SAINT JOHN (GNB) – To mark World Elder Abuse Awareness Day on June 15, the Financial and Consumer Services Commission is encouraging New Brunswickers to be aware of and report financial abuse affecting the province’s growing senior population.

Census data released in May indicates New Brunswick is tied with Nova Scotia for having the highest percentage of people over the age of 65 at 19.9 per cent.

“As part of our enforcement initiatives, we hear devastating accounts of seniors who were victims of financial abuse,” said Marissa Sollows, senior education co-ordinator for the commission. “With a growing senior population, we need to work together as a community and be even more vigilant about protecting ourselves and the seniors in our lives.”

The commission is one of many organizations recognizing and supporting the international effort against elder abuse in all its forms. According to the federal government, the most common form of elder abuse in Canada is financial abuse.

Results of the commission’s latest provincial awareness survey indicate that:

  • 88 per cent of people polled think financial abuse of seniors is an issue;
  • 25 per cent reported that they personally know a senior who has (or may have) been a victim of financial abuse; however
  • only 22 per cent of those who knew or suspected abuse reported it.

As individuals age, they become more dependent on others, making them more vulnerable to financial abuse. Older victims of financial abuse, especially those on a fixed income, are especially at risk because if they lose all or part of their life savings they have less time to recover their financial stability.

The effects of financial abuse frequently go well beyond the pocketbook. It can lead to social isolation, depression, anxiety and other negative health effects.

“Having conversations with the seniors in our lives is important in helping to protect them,” Sollows said. “World Elder Abuse Awareness Day is an opportunity for all New Brunswickers to speak up about financial abuse, end the stigma surrounding this issue, and report when they suspect abuse is happening with someone they know or love.”

Fears of age discrimination and loss of independence tend to keep seniors from speaking up when they are being abused. They may be afraid or worried about the consequences of reporting and about losing valued relationships with close friends, family members or primary care givers. As a result, financial abuse of seniors is called the invisible crime because it often goes unreported.

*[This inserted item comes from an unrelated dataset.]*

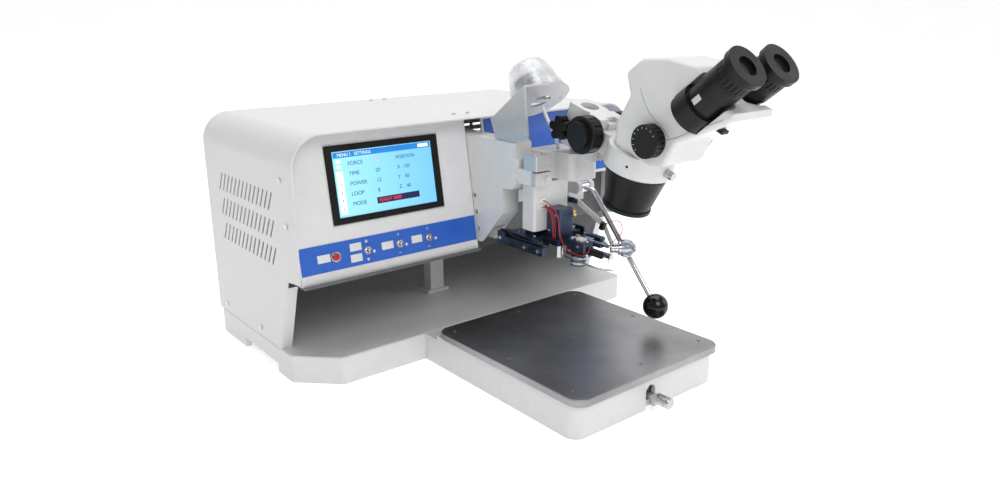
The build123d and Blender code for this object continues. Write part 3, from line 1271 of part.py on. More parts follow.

“If you are concerned that you or someone you care about is a victim, or at risk of becoming a victim of financial abuse, visit the Financial and Consumer Services Commission’s website to access its resources, tools and information,” Sollows said. “The best way for New Brunswickers to protect themselves is to be informed.”

The commission is looking forward to the results of independent research being done on the financial abuse of seniors in New Brunswick by a University of New Brunswick doctoral research student, Stephany Peterson. Information collected will become part of her dissertation. She will kick-off a provincewide tour of public information sessions at 10:30 a.m on June 15 at the Market Square Atrium in Saint John. More information is available at stephany.peterson@unb.ca.

The Financial and Consumer Services Commission works with various departments and organizations, including the Aging Secretariat of the Department of Social Development and the Public Legal Education and Information Service of New Brunswick, to distribute brochures and conduct presentations across the province. The brochures, listed below, provide information on the signs of financial abuse and on how to start conversations on money. The commission also conducts free presentations on a variety of topics related to frauds and scams, proactive estate planning, investing, youth money management and more.

Resources:

The Financial and Consumer Services Commission has the mandate to protect consumers and enhance public confidence in the financial and consumer marketplace through the provision of regulatory and educational services. It is responsible for the administration and enforcement of provincial legislation that regulates the following sectors: securities, insurance, pensions, credit unions, trust and loan companies, co-operatives, and a wide range of other consumer legislation. It is funded by the regulatory fees and assessments paid by the regulated sectors.